Once the public parameters are set, each party chooses a private key. Alice selects a secret value $a$, which is a random integer, and computes $g^a$ using the group operation. She then sends the result to Bob. Similarly, Bob selects his own secret value $b$, computes $g^b$, and transmits this value to Alice. These exchanged values, $g^a$ and $g^b$, are public, but the individual private values $a$ and $b$ remain known only to Alice and Bob, respectively.

To compute the shared secret key, Alice takes the value she received from Bob, $g^b$, and raises it to her private value $a$, obtaining $(g^b)^a$. Bob, on the other hand, takes the value he received from Alice, $g^a$, and raises it to his private value $b$, obtaining $(g^a)^b$. Due to the properties of exponentiation in cyclic groups, these two computations yield the same result:

$$(g^b)^a = (g^a)^b = g^{ab}.$$

This shared value, $g^{ab}$, serves as the secret key that Alice and Bob can now use for secure communication.

The security of the Diffie-Hellman protocol relies on the difficulty of the \textbf{discrete logarithm problem}. While it is straightforward to compute $g^a$ or $g^b$ when the private values $a$ or $b$ are known, determining $a$ or $b$ from the publicly available values $g^a$ and $g^b$ is computationally infeasible for sufficiently large groups. Consequently, even though an eavesdropper can intercept $g$, $g^a$, and $g^b$, they cannot determine the shared secret key $g^{ab}$ without solving the discrete logarithm problem.

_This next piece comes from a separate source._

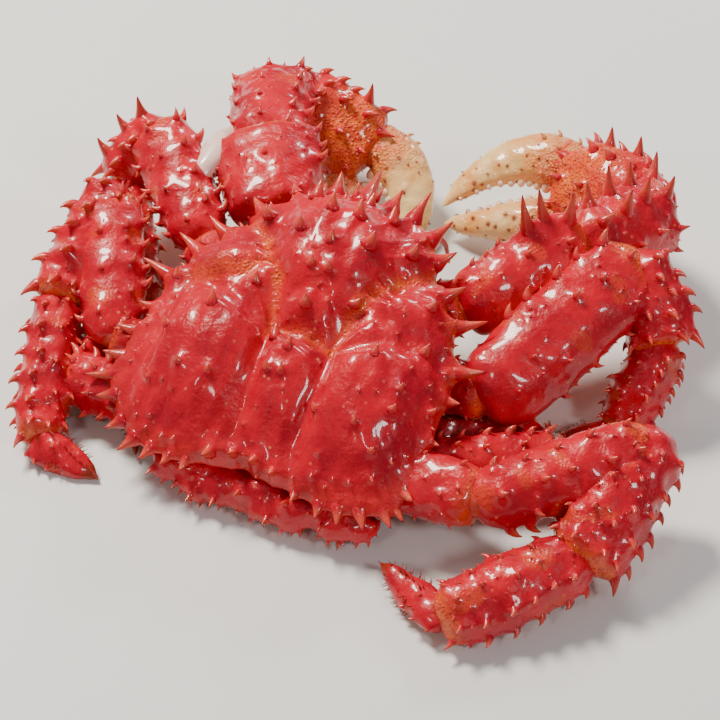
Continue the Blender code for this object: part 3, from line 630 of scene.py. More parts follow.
# %% The back, its rim of thorns and the spikes between the eyes
def make_back():
    """The back's skin, with the thorns whose tips are known, small ones scattered between
    them, the broad spike over the eyes and the three pairs of spines beside it."""
    grid = back_grid()
    tips = np.array(RIM_TIPS_RIGHT + RIM_TIPS_LEFT, float)
    tops = np.array(BACK_TIPS, float)
    rim_rows, rim_columns = nearest(grid, tips)
    top_rows, top_columns = nearest(grid, tops)
    reach = np.linalg.norm(tips - grid[rim_rows, rim_columns], axis=1)
    heights = np.interp(tops[:, 1], [-40, 25], [3.6, 6.6]) * rng.uniform(0.85, 1.15, len(tops))
    taken = list(grid[rim_rows, rim_columns]) + list(grid[top_rows, top_columns])
    on_top = np.zeros(grid.shape[:2], bool)
    on_top[8:BACK_ROWS] = True
    near_rim = np.zeros(grid.shape[:2], bool)
    near_rim[BACK_ROWS - 16 : BACK_ROWS + 2] = True
    count, gap = TOP_SMALL
    small_rows, small_columns = scattered(grid, count, taken, gap, on_top, 3)
    taken += list(grid[small_rows, small_columns])
    count, gap = RIM_SMALL
    edge_rows, edge_columns = scattered(grid, count, taken, gap, near_rim, 5)
    rows = np.concatenate([rim_rows, top_rows, small_rows, edge_rows])
    columns = np.concatenate([rim_columns, top_columns, small_columns, edge_columns])
    small = rng.uniform(0.9, 1.9, len(small_rows))
    edge = rng.uniform(1.2, 2.8, len(edge_rows))
    lengths = np.concatenate([np.maximum(1.12 * reach, 4.6), heights, small, edge])
    forward = np.tile([0, 0.9, 0.4], (len(rows), 1))
    forward[: len(tips)] = tips - grid[rim_rows, rim_columns]
    forward[-len(edge_rows) :] = grid[edge_rows, edge_columns] - [0, 0, 40]
    inside = np.linspace(0, 1, BACK_ROWS)
    share = np.concatenate([inside, np.linspace(1, 1.5, len(grid) - BACK_ROWS)])[:, None]
    y = grid[..., 1]
    grain = 0.5 * np.clip((share - 0.93) / 0.07, 0, 1) * np.clip((y + 20) / 40, 0.2, 1)
    side = np.abs(grid[..., 0] - MIDLINE_LEAN * (MIDLINE_START - y))
    for start, end, width, _ in GROOVES[:4]:
        grain = grain + 0.45 * near_line(side, y, start, end, 0.5 * width)
    # Orange grain in front of the left gill region: partly the shell's own ochre, partly a painted
    # highlight
    for start, end, width in OCHRE_AND_GLEAM:
        grain = grain + 0.4 * near_line(grid[..., 0], y, start, end, width)
    parts = thorned(
        grid, rows, columns, lengths, unit(forward), 1, BACK_WIDTH, BACK_RISE,
        grain=grain.clip(0, 1), pale=0.5 * (share > 1.2),
    )
    spike = thorns_part(
        np.array([(0, 48.5, 55.5), (0, 47.5, 51.5)], float),
        unit(np.array([(0, 1, 0.18), (0, 1, -0.05)], float)),
        unit(np.array([(0, 1, 0.32), (0, 1, -0.2)], float)),
        [17.0, 13.0],
        [5.0, 3.0],
        bend=0.3,
    )
    beside = thorns_part(
        both_sides([(3.4, 52, 57), (2.2, 48, 59), (6, 50.5, 55)]),
        unit(both_sides([(0.5, 1, 0.6), (0.3, 0.6, 1), (0.8, 1, 0.2)])),
        unit(np.tile([0, 1.0, 0.5], (6, 1))),
        [5.0, 5.0, 4.4, 4.4, 4.8, 4.8],
        1.5,
    )
    add_piece("back_shell", parts + [spike, beside], SHELL, ["carapace"])
    print("back:", grid.shape, "grid,", len(rows), "thorns and 8 spikes in front")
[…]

This protocol provides a secure and efficient method for key exchange, forming the foundation for much of modern cryptography. Its generalization replaces the group operation with a semigroup action, expanding its applicability to structures with fewer algebraic constraints while retaining its core principles.

Knot Diffie-Hellman

The Knot Diffie-Hellman Protocol generalizes the classical Diffie-Hellman key exchange by leveraging the algebraic structure of knots and their invariants instead of group theory. In this scheme, knots and operations on them, such as the connected sum, replace the standard group elements and operations, offering a novel cryptographic approach grounded in knot theory.

In the Knot Diffie-Hellman protocol, the fundamental elements include:

• Knots as Semigroup Elements: Oriented knots are treated as elements of a semigroup, with the operation defined as the connected sum of two knots. This operation, denoted as $K_1 \#K_2$, combines two knots to form a new one. Knots generally do not have inverses, except for the trivial unknot.
• Finite Type Knot Invariants: These are functions that map knots to numerical or polynomial values, invariant under transformations such as Reidemeister moves. These invariants, denoted as $V(K)$, provide a means to compute the shared secret key.

The security of the Knot Diffie-Hellman protocol relies on the computational hardness of decomposing a connected sum. Specifically, given a knot $C$ and one of its summands $K$, it is difficult to determine the other summand $A$. This mirrors the discrete logarithm problem in classical Diffie-Hellman, where computing the private key from the public key is infeasible.

Additionally, the use of finite type invariants adds security, as they abstract the knot's structure into numerical values, making it challenging to reconstruct the original knots from the shared key.